The Sine-Saloum Delta was and is thus not an isolated entity but always in a multifarious relation with the world, mediated strongly by the circular movements of tides and seasons. Other, more recent environmental phenomena, however, are rather linear: Declining rainfall, coastal erosion and sea level rise are fostering salinisation, siltation and mangrove loss, which again, accompanied by population growth and overexploitation, impair the reproduction and growth of fauna and flora. These changes are countered with moratoriums and bans for fishing and mollusc gathering, protective dams, freshwater 'imports' or mangrove replantation that are sometimes able to mitigate, yet unable to reverse them. For example, as wells increasingly fell salty or dry, drinking water was started to be pumped via pipes from terra firma. In contrast, rice cultivation has been completely abandoned after the little valleys catching the rainwater got more and more inundated with tidal saltwater. 

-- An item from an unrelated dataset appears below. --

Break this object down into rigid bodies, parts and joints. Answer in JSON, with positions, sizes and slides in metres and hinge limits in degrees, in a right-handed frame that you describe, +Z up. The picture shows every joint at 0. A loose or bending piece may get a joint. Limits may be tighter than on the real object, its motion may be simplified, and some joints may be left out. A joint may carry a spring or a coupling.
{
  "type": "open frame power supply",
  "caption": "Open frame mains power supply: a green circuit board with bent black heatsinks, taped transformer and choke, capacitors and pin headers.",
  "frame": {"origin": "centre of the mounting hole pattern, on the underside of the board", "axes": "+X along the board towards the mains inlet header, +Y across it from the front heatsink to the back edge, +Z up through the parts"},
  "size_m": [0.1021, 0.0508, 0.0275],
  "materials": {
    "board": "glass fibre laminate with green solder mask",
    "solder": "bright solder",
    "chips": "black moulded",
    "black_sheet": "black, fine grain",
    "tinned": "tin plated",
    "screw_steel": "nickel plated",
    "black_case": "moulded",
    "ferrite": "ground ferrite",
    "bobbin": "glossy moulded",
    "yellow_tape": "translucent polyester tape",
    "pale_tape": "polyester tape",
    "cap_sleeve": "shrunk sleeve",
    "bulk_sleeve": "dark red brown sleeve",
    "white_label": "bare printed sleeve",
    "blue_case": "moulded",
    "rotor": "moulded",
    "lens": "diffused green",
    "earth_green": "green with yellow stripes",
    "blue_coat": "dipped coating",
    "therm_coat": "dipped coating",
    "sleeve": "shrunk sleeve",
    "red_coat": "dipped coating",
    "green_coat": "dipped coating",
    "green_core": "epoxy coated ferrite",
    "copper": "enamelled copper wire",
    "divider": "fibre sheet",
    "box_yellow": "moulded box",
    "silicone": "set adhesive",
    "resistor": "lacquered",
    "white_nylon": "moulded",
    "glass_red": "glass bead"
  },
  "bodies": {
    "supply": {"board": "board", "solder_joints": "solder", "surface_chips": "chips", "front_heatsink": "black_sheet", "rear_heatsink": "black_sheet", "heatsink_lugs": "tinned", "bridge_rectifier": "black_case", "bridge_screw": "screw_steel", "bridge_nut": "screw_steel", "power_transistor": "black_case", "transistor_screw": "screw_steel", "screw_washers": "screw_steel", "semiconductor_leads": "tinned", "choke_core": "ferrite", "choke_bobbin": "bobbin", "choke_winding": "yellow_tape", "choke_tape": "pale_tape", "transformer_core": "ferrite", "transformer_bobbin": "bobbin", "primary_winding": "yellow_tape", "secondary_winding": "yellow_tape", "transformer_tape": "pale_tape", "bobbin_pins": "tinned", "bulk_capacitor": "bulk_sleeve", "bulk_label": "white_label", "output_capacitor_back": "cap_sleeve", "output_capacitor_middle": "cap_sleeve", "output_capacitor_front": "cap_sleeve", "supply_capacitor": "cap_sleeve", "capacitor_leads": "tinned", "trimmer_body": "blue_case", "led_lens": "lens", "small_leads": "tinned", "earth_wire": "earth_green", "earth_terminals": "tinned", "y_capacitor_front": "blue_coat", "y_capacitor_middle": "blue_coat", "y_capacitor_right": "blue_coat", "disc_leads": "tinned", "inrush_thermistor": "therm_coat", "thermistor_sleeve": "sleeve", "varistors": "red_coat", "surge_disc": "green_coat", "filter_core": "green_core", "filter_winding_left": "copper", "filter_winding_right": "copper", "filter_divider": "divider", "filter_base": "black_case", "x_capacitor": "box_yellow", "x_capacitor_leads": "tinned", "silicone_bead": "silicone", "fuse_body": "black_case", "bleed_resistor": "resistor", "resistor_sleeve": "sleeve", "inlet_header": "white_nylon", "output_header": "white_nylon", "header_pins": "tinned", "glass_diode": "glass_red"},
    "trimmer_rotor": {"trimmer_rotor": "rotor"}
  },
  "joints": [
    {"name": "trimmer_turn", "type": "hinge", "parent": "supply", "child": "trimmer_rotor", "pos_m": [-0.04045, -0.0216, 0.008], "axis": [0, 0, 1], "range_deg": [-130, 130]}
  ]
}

There are indeed further phenomena, flows and things that detract themselves from the circularity of the seasons and tides in place. Molluscs served as the basis of trade for millennia, allowing for the acquisition of goods manufactured elsewhere under their own conditions. Religious feasts following the islamic calendar, weddings or deaths halted the village life for days. Over time, sun dried stoneware jugs were replaced by imported iron or plastic ones while the wood for the pirogues was imported from foreign forests. Roads were built to the 'border' of the delta. They brought urban centres with both their demands and offers closer, and when they recently got tarred, they cleared the way for steady year-round movement. Mobile phone antennas were erected, which provide once more, once less stable new connections. Solar panels and generators running on fuel try to keep up with the growing power demand of TV's, fridges or smartphones, but blackouts and rationalisations remain the order of the day. Pirogues again now plow with 15 to 40 horsepowers through the estuaries and the Atlantic ocean. Motors have widened the radius' of the fishers and make them less dependent on tides and wind, while tying them to the global oil production and price rates. And hibiscus, millet, groundnut and maize are sowed and processed more and more with the help of machines, reducing manual labor. Hence, relations across scale tighten and linearity expands, while work and mobility again rely no more solely on moving soil and water as well as on muscular, tidal and wind energy but also increasingly on non renewable fossil fuels and matter that is meant to remain fixed.